Oslee related his life’s experience in church one Sunday morning, and parishioners were eager to help him.

“You can’t help me until I pay everything I owe,” Oslee said.

He was employed by Hett Construction and met regularly with his probation officer but owed more than $6,000 in court fees and fines.

Helm talked to someone about Oslee’s predicament, and the man wrote a check to cover the debt. Oslee then was able to obtain a driver’s license.

One day, Oslee told Helm, “I feel like I want to go into ministry.”

Helm was surprised to hear that, and he started researching ways to help the young man fulfill his goal.

He found out about The Dream Center at Great Bend, which has as its mission “reaching hurting people, restoring families, and realizing dreams.”

Oslee enrolled in a nine-month residential program designed to help men overcome life-controlling issues and learn life skills.

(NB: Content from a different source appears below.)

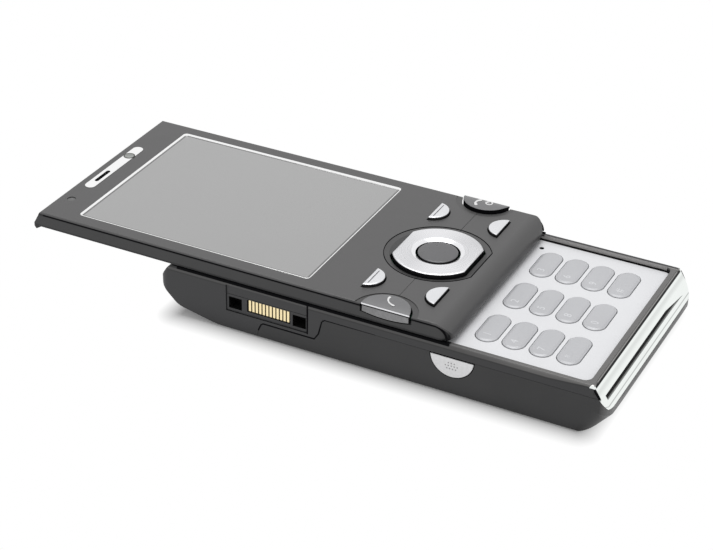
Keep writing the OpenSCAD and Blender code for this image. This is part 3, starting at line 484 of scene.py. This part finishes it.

The center is a partner with Kansas Department for Children and Families.

Oslee graduated from the program a month ago and decided to remain in Great Bend. He works at CSI.

“He did the one thing I hoped he would do,” Helm said. “He’s not coming back. He had a church family but now he has a new support group of peers to hang out with, some of whom have gone through similar things.”

Helm said the 32-year-old Oslee stays in touch with him and occasionally comes back to Marion to share with the congregation how things are going in his life. He plans to pursue the ministry via online courses.